When Margaret Preston painted herself in 1930, as commissioned by the Trustees of the Art Gallery of New South Wales, she was thrilled: the redness of her cheeks, the nick in the centre of her chin and her pale, thick eyebrows had never been the subject of her canvas before. She was a flower painter—not a flower, she insisted, somebody who reproduces beauty, not beauty itself. The novelty of gazing—of reconsidering her own flesh as ‘art’, as something worth reproducing with oils and turpentines—excited her.
It’s this that Rebecca Jessen cleverly appropriates in her latest poetry collection, Ask Me About the Future, which opens with a poem aptly titled Self Portrait 2017: a cheeky take on Preston’s process of looking, of really seeing oneself, and then being an agent in how that self is rendered.

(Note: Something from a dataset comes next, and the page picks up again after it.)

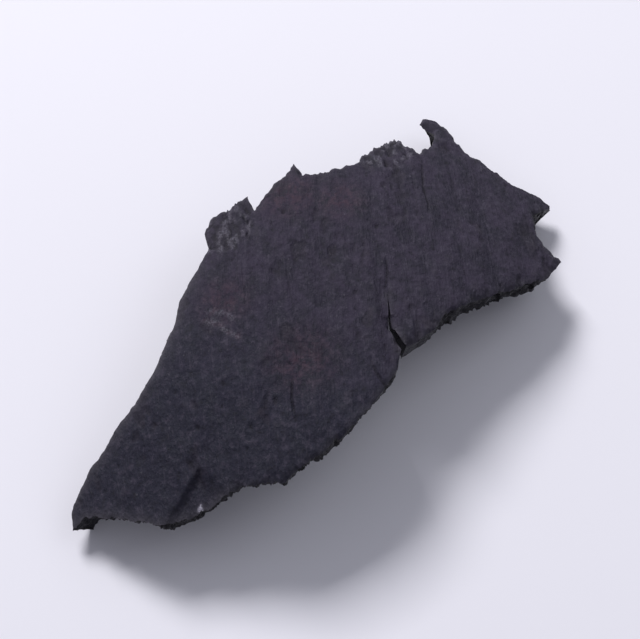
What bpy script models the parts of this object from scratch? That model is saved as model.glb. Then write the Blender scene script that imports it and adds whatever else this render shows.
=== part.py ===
"""A shard of coconut-shell charcoal, lying on the ground with its outer face up.

The shard is a broken piece of the nut's wall. Its outline is drawn on the nut's skin, in millimetres across and
along the shell's fibres. The flat piece is given the wall's thickness, bent onto the nut, and laid down on the
inner edges of its three tips.
"""
import math

import bmesh
import bpy
import numpy as np
from mathutils import Matrix, Vector, geometry, noise

MM = 0.001

# The nut that the shard broke from
NUT_RADIUS = 50.0 * MM
NUT_HALF_LENGTH = 58.0 * MM
WALL = 3.6 * MM

# The shard's corners, as (across, along) the fibres in millimetres, clockwise from its long tip.
LONG_TIP = (-28.7, -17.5)
HORN_TIP = (15.0, 26.8)
BEAK_TIP = (27.6, 14.8)
THIN_EDGE = [LONG_TIP, (-28.2, -15.5), (-25.4, -12.4), (-20.2, -7.9), (-16.8, -4.2), (-14.4, 0.2),
             (-13.6, 3.1), (-11.9, 6.0), (-10.4, 8.7)]
SPLINTERED_CORNER = [(-10.8, 11.2), (-9.9, 13.0), (-8.4, 13.5), (-6.0, 15.2), (-5.4, 13.0)]
TOP_EDGE = [(-3.6, 15.7), (-0.9, 18.9), (-0.1, 17.4), (2.2, 17.6), (5.2, 18.2)]
SPLINTERED_TOP = [(6.8, 20.1), (9.3, 22.1), (11.1, 22.7), (11.7, 21.1), (12.8, 20.7), (14.5, 21.7)]
HORN = [(15.5, 23.5), (14.2, 25.8), HORN_TIP, (16.2, 26.3), (17.2, 24.8), (18.0, 22.8), (19.0, 20.7)]
SHOULDER = [(20.9, 19.6), (22.7, 17.9), (26.3, 15.6), BEAK_TIP, (24.6, 12.9)]
RIGHT_EDGE = [(24.5, 9.7), (26.4, 6.7), (24.6, 4.4), (20.4, 2.4), (16.2, 0.5), (12.7, -1.3)]
CRACK_RIGHT_LIP = [(11.5, -3.1), (9.8, -4.3), (8.4, -5.0)]
CRACK_END = (7.1, 0.8)
CRACK_LEFT_LIP = [(7.9, -5.3), (7.4, -7.4), (6.3, -9.0)]
LOWER_EDGE = [(4.8, -10.9), (2.9, -12.9), (-1.6, -16.0), (-4.0, -17.3), (-4.9, -18.1), (-9.0, -17.9)]
CHIPPED_EDGE = [(-11.1, -18.4), (-13.2, -19.4), (-16.8, -19.9), (-18.8, -19.7), (-21.9, -18.4),
                (-25.4, -17.0), (-27.1, -16.7)]

# How far a break across the fibres stands out in splinters, in metres
CLEAN = 0.05 * MM
ROUGH = 0.25 * MM
SPLINTERY = 0.55 * MM
STRETCHES = [
    (THIN_EDGE, CLEAN), (SPLINTERED_CORNER, SPLINTERY), (TOP_EDGE, ROUGH), (SPLINTERED_TOP, SPLINTERY),
    (HORN, CLEAN), (SHOULDER, ROUGH), (RIGHT_EDGE, ROUGH), (CRACK_RIGHT_LIP, CLEAN), ([CRACK_END], 0.0),
    (CRACK_LEFT_LIP, CLEAN), (LOWER_EDGE, ROUGH), (CHIPPED_EDGE, ROUGH)]
SPLINTER_WIDTH = 1.1 * MM

# The break wanders as it goes from the outer face down to the inner one, and leans under the outer face.
BREAK_LEAN = 0.38 * MM
BREAK_DRIFT = 0.9 * MM
BREAK_DRIFT_LENGTH = 7.0 * MM
BREAK_GRAIN = 0.22 * MM
BREAK_GRAIN_LENGTH = 1.9 * MM
EDGE_ROUNDING = 0.22 * MM

# Relief of the two faces
SWELL = 0.55 * MM
SWELL_LENGTH = 15.0 * MM
RIDGE = 0.30 * MM
RIDGE_WIDTH = 2.1 * MM
RIDGE_LENGTH = 26.0 * MM
INNER_SHARE = 0.55

# A flake is missing from the outer face at the lower edge, between a crease and its far side.
CREASE = ((-13.3, -14.9), (-17.8, -19.8))
FLAKE_FAR_SIDE = ((-10.2, -18.6), (-13.3, -14.9))
FLAKE_DEPTH = 1.5 * MM
FLAKE_RUN = 2.6 * MM

# Small flats where the tips touch the ground
SEAT = 0.45 * MM
SMALLEST_EDGE = 0.04 * MM

# Mesh
EDGE_PITCH = 0.80 * MM
FACE_PITCH = 1.02 * MM
WALL_ROWS = 4
NOISE_OFFSET = Vector((31.7, 12.3, 5.1))

CHAR_COLOUR = (0.036, 0.033, 0.042, 1.0)
CHAR_ROUGHNESS = 0.82


def remove_everything():
    for thing in list(bpy.data.objects):
        bpy.data.objects.remove(thing)


def collection_named(name):
    collection = bpy.data.collections.new(name)
    bpy.context.scene.collection.children.link(collection)
    return collection


def char_material():
    material = bpy.data.materials.new("char")
    material.use_nodes = True
    shader = material.node_tree.nodes["Principled BSDF"]
    shader.inputs["Base Color"].default_value = CHAR_COLOUR
    shader.inputs["Roughness"].default_value = CHAR_ROUGHNESS
    shader.inputs["Metallic"].default_value = 0.0
    return material


def wave(place, size, seed):
    """Smooth noise from -1 to 1 over a length of size."""
    return noise.noise(place / size + NOISE_OFFSET * seed)


def on_nut(across, along, depth):
    """The point of the nut's wall below a place on its skin."""
    turn = across / NUT_RADIUS
    climb = along / NUT_HALF_LENGTH
    radius = NUT_RADIUS - depth
    half_length = NUT_HALF_LENGTH - depth
    return Vector((radius * math.cos(climb) * math.sin(turn),
                   half_length * math.sin(climb),
                   radius * math.cos(climb) * math.cos(turn)))


def splintered(place, outward, reach):
    """Moves a point of the outline along the fibres, more where the break runs across them."""
    width = Vector((place.x / SPLINTER_WIDTH, place.y / (8 * SPLINTER_WIDTH), 0.0))
    return place + Vector((0.0, outward.y * reach * noise.noise(width), 0.0))


def outline():
    """The shard's outline on the skin, counter-clockwise, in steps of about EDGE_PITCH."""
    corners = []
    for stretch, reach in STRETCHES:
        for across, along in stretch:
            corners.append((Vector((across * MM, along * MM, 0.0)), reach))
    points = []
    for (start, reach), (end, _) in zip(corners, corners[1:] + corners[:1]):
        run = end - start
        outward = Vector((-run.y, run.x, 0.0)).normalized()
        steps = max(1, round(run.length / EDGE_PITCH))
        for step in range(steps):
            points.append(splintered(start + run * (step / steps), outward, reach))
    points.reverse()
    return points


def distance_to_outline(place, points):
    nearest = math.inf
    for start, end in zip(points, points[1:] + points[:1]):
        foot, share = geometry.intersect_point_line(place, start, end)
        if share < 0.0:
            foot = start
        elif share > 1.0:
            foot = end
        nearest = min(nearest, (place - foot).length)
    return nearest


def is_inside(place, points):
    """Whether a line from the place towards +X crosses the outline an odd number of times."""
    crossings = 0
    for start, end in zip(points, points[1:] + points[:1]):
        if (start.y > place.y) != (end.y > place.y):
            share = (place.y - start.y) / (end.y - start.y)
            crossings += start.x + share * (end.x - start.x) > place.x
    return crossings % 2 == 1


def staggered_points(points):
    """Evenly spread points inside the outline, clear of its edge."""
    low = Vector((min(p.x for p in points), min(p.y for p in points), 0.0))
    high = Vector((max(p.x for p in points), max(p.y for p in points), 0.0))
    row_height = FACE_PITCH * math.sqrt(0.75)
    rows = int((high.y - low.y) / row_height) + 1
    columns = int((high.x - low.x) / FACE_PITCH) + 2
    spread = []
    for row in range(rows):
        for column in range(columns):
            place = low + Vector(((column - 0.5 * (row % 2)) * FACE_PITCH, row * row_height, 0.0))
            if is_inside(place, points) and distance_to_outline(place, points) > 0.6 * FACE_PITCH:
                spread.append(place)
    return spread


def flat_sheet(name, points):
    """A flat sheet of even triangles within the outline."""
    places = points + staggered_points(points)
    flat = [place.to_2d() for place in places]
    rim = list(range(len(points)))
    corners, _, faces, _, _, _ = geometry.delaunay_2d_cdt(flat, [], [rim], 1, 1e-9)
    mesh = bpy.data.meshes.new(name)
    mesh.from_pydata([(p.x, p.y, 0.0) for p in corners], [], faces)
    return mesh


def thickened(sheet):
    """Gives the sheet its wall, cut into rows, with the depth below the skin along -Z."""
    solidify = sheet.modifiers.new("Wall", "SOLIDIFY")
    solidify.thickness = WALL
    solidify.offset = -1.0
    solid = bpy.data.meshes.new_from_object(sheet.evaluated_get(bpy.context.evaluated_depsgraph_get()))
    sheet.modifiers.remove(solidify)
    bm = bmesh.new()
    bm.from_mesh(solid)
    bpy.data.meshes.remove(solid)
    upright = [e for e in bm.edges if abs(e.verts[0].co.z - e.verts[1].co.z) > 0.5 * WALL]
    bmesh.ops.subdivide_edges(bm, edges=upright, cuts=WALL_ROWS - 1, use_grid_fill=True)
    return bm


def beyond(place, line):
    """How far a place lies to the right of a line."""
    start = Vector((line[0][0] * MM, line[0][1] * MM))
    run = Vector((line[1][0] * MM, line[1][1] * MM)) - start
    side = Vector((-run.y, run.x)).normalized()
    return side.dot(Vector((place.x, place.y)) - start)


def flake(place):
    """Depth of the missing flake below the outer face."""
    inside = min(beyond(place, CREASE), beyond(place, FLAKE_FAR_SIDE))
    share = min(1.0, max(0.0, inside / FLAKE_RUN))
    return FLAKE_DEPTH * share * (2.0 - share)


def relief(place):
    """Height of the fibre ridges and swells of the shell at a place on it."""
    swell = SWELL * wave(place, SWELL_LENGTH, 1)
    fibre = Vector((place.x / RIDGE_WIDTH, place.y / RIDGE_LENGTH, 7.0))
    return swell + RIDGE * noise.noise(fibre)


def drifted(place, depth):
    """Where the break has wandered to at a depth, seen on the skin."""
    share = depth / WALL
    drift = Vector((wave(place, BREAK_DRIFT_LENGTH, 2), wave(place, BREAK_DRIFT_LENGTH, 3), 0.0))
    return place + drift * BREAK_DRIFT * share


def bend_onto_nut(bm):
    """Bends the flat slab onto the nut, with relief on both faces and a rough break between them."""
    bm.normal_update()
    rim = {v for v in bm.verts if any(abs(f.normal.z) < 0.5 for f in v.link_faces)}
    breaks = {}
    for v in rim:
        outward = Vector((0.0, 0.0, 0.0))
        for face in v.link_faces:
            if abs(face.normal.z) < 0.5:
                outward += face.normal * face.calc_area()
        breaks[v] = outward.normalized()
    for v in bm.verts:
        depth = -v.co.z
        share = depth / WALL
        place = Vector((v.co.x, v.co.y, 0.0))
        height = relief(place) * (1.0 + (INNER_SHARE - 1.0) * share)
        height -= flake(place) * (1.0 - share)
        spot = drifted(place, depth)
        if v in breaks:
            grain = wave(Vector((place.x, place.y, depth)), BREAK_GRAIN_LENGTH, 4)
            spot += breaks[v] * (BREAK_GRAIN * grain * math.sin(math.pi * share) - BREAK_LEAN * share)
            height -= EDGE_ROUNDING * (1.0 - 2.0 * share) if share in (0.0, 1.0) else 0.0
        v.co = on_nut(spot.x, spot.y, depth - height)


def tip_below(tip):
    """The inner edge of the wall at one of the tips."""
    place = Vector((tip[0] * MM, tip[1] * MM, 0.0))
    spot = drifted(place, WALL)
    return on_nut(spot.x, spot.y, WALL)


def level_on_tips():
    """Turns the nut so that the three tips stand on the ground and the outer face is up."""
    a, b, c = (tip_below(tip) for tip in (LONG_TIP, HORN_TIP, BEAK_TIP))
    up = (b - a).cross(c - a).normalized()
    if up.z < 0.0:
        up = -up
    return up.rotation_difference(Vector((0.0, 0.0, 1.0))).to_matrix().to_4x4()


def longest_in_plan(bm):
    """The turn about Z that lays the shard's longest extent along X, with the long tip at -X."""
    plan = np.array([(v.co.x, v.co.y) for v in bm.verts])
    headings = np.radians(np.arange(-90.0, 90.0, 0.25))
    extents = [np.ptp(plan @ (math.cos(a), math.sin(a))) for a in headings]
    return Matrix.Rotation(-float(headings[int(np.argmax(extents))]), 4, "Z")


def settle(bm):
    """Lays the shard on the ground, with its origin below the middle of its box."""
    bmesh.ops.transform(bm, matrix=level_on_tips(), verts=bm.verts)
    bmesh.ops.transform(bm, matrix=longest_in_plan(bm), verts=bm.verts)
    low = Vector([min(v.co[axis] for v in bm.verts) for axis in range(3)])
    high = Vector([max(v.co[axis] for v in bm.verts) for axis in range(3)])
    middle = (low + high) / 2
    bmesh.ops.translate(bm, vec=(-middle.x, -middle.y, -low.z - SEAT), verts=bm.verts)
    everything = bm.verts[:] + bm.edges[:] + bm.faces[:]
    cut = bmesh.ops.bisect_plane(
        bm, geom=everything, plane_co=(0.0, 0.0, 0.0), plane_no=(0.0, 0.0, -1.0), clear_outer=True)
    rims = [e for e in cut["geom_cut"] if isinstance(e, bmesh.types.BMEdge)]
    bmesh.ops.holes_fill(bm, edges=rims)
    bmesh.ops.remove_doubles(bm, verts=bm.verts, dist=SMALLEST_EDGE)


def make_shard(collection):
    mesh = flat_sheet("charcoal_shard", outline())
    shard = bpy.data.objects.new("charcoal_shard", mesh)
    collection.objects.link(shard)
    bm = thickened(shard)
    bend_onto_nut(bm)
    settle(bm)
    bmesh.ops.triangulate(bm, faces=bm.faces)
    bmesh.ops.recalc_face_normals(bm, faces=bm.faces)
    bm.to_mesh(mesh)
    bm.free()
    mesh.materials.append(char_material())
    mesh.shade_smooth()
    mesh.set_sharp_from_angle(angle=math.radians(45.0))
    return shard


def main():
    remove_everything()
    make_shard(collection_named("coconut_charcoal_shard"))


main()
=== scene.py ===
"""The looks of a shard of coconut-shell charcoal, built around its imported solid.

The shard is drawn again on the nut's skin, from nearly the same corners as its solid but with a much finer
mesh. It is bent onto the nut and laid on its tips in the same way. Its outer face then gets fibres, pits,
grooves and lost skin, its breaks get facets and splintered fibre ends, and its inner face gets veins.
"""

import math
import random

import bpy
import numpy as np
from mathutils import Matrix, Vector, geometry, noise


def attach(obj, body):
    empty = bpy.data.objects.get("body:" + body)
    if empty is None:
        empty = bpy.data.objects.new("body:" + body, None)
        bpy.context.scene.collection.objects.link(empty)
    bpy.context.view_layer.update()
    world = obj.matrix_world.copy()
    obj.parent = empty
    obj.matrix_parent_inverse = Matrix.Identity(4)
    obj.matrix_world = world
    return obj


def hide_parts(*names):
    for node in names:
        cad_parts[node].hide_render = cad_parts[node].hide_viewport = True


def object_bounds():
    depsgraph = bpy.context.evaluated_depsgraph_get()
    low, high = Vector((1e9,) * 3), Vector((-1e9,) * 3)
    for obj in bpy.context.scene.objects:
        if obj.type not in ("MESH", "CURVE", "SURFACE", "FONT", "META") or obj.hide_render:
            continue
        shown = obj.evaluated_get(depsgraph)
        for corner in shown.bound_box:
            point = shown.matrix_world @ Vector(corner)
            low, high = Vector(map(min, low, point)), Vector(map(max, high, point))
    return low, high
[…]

I am queer—I am not yet here, Jessen reminds us. It is an intrinsically queer burden: that is, being able to properly make sense of oneself in a world that doesn’t exist yet, because the current one incessantly tells you that you are wrong, or—if not wrong—just not real. And Jessen flirts with the idea that perhaps she is fully-formed, fully here, fully queer, but what does that look like?
The ‘future’—as elusive as it seems—promised the liberation of the LGBTQI+ community years ago, but failed to say how or when it would start. Destiny will be our guide, Jessen declares in a poem about a queer-occupied spacecraft called Destiny, a vehicle fitted out with a large disco ball and strobe lights, which floats through space in the summer of 3018. But as jocular as Jessen’s writing may sometimes be, and often is, laced in her collection is a unique kind of sorrow. This ache may not be obvious to those who don’t necessarily see the past through tomorrow, and by that I mean, those who aren’t part of the LGBTQI+ community. But Jessen isn’t writing for anyone else: she knows the struggle, knows that with every rainbow flag comes a hate crime, a plebiscite, a vulgar remark.

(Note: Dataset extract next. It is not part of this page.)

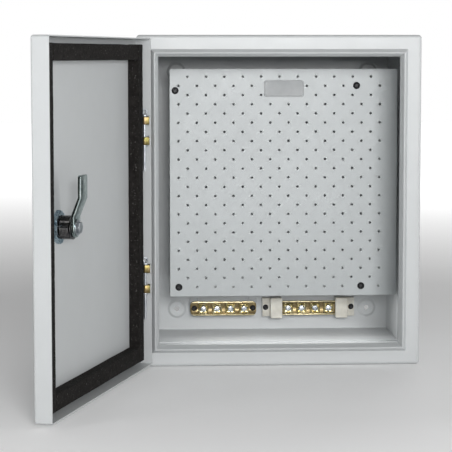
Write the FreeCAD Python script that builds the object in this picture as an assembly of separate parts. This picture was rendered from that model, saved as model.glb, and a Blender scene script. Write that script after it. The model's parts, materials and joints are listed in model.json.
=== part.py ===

Rebecca Jessen’s ‘Ask Me About the Future’ is something valiant, and yet humble: a gentle and compelling deep dive into what it means to occupy the world as a queer person, from the tender domesticity of birthing suites and hometowns, to living amidst a state-sanctioned circus, Jessen engineers a new, queer home in her pages. Just for us.
I loved AMATF. I entered this work, tentative and unsure, feeling like some generous kind person had just thrown open the door on their lives, and let me wander around, looking at their ornaments and bookshelf. I felt a respect and reciprocity for this level of open honesty, something I'll never match. Entree to another life! And one so different, in some ways, to mine.

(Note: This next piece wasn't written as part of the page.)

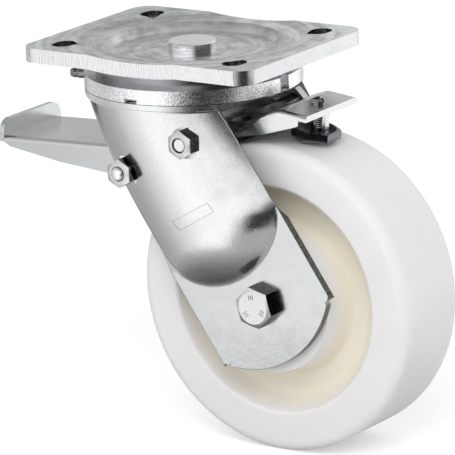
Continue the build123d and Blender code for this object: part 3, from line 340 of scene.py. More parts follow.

But, there they were, moments I got. Moments that made me laugh and connect. Moments that make up a life. Moments I felt, and which resonated, surprisingly strongly, to moments in my own life. Moments that kicked in with genuine emotion.
I'll never be a poet, but I have enormous respect and regard for those word-wranglers who go way deeper than I do in shining a light on their own lived experience to show us another way to be, to think, to feel. An emotional journey. Loved the smiles, loved it all. Thank you.
I don't know a lot about poetry (I don't even pretend to know a lot) but I know what I like and. This. I. Like. I get it. "Ask Me About the Future" feels comfortable and familiar, and yet it takes me by surprise. It takes my breath away because it is honest and tender "I think of sliding the shirt off its wooden hanger and bringing it to my face ..." and I am not at all prepared for the end by the time I reach the last page. (I love the cover! Congrats to the designer. It is gorgeous.)
To draw a review entirely from @AskMe_Oracle twitterbot quotes, "In Australia, the poet will illuminate loneliness" / "the girls will feed the eclipse" / "your work will moisten the full moon" / and "in your history, time travel will improve tomorrow".
3/5 "Write yourself gently into 2000 years' time where maybe one day someone will find these thoughts archived in the museum of earthy frights where you are a sequel a 2.0 version of your self and the people who once knew you will look back and say nothing beats the original but I like you better this way"
I was lucky enough to be in Melbourne during the Aesop queer library event, and this was the book I decided to pick up. Thought I would give poetry a proper chance as I've been enjoying it more recently, and I enjoyed it more than I expected I would!
It was a quick read for me, that I read on the plane up to Cairns. Tried to savour it and take my time so I did by best, and folded down the corners of pages of the poems I really enjoyed and would like to revisit. A couple of them were a little bit too out-there for me, but some of them were really wholesome and made me understand better why people would read poetry books / collections.
An evocative collection of queer poetry, about lived experience and hypothetical futures. A deep dive into what it is to be human, to exist as queer, to have mental health struggles. Her words ache tenderly.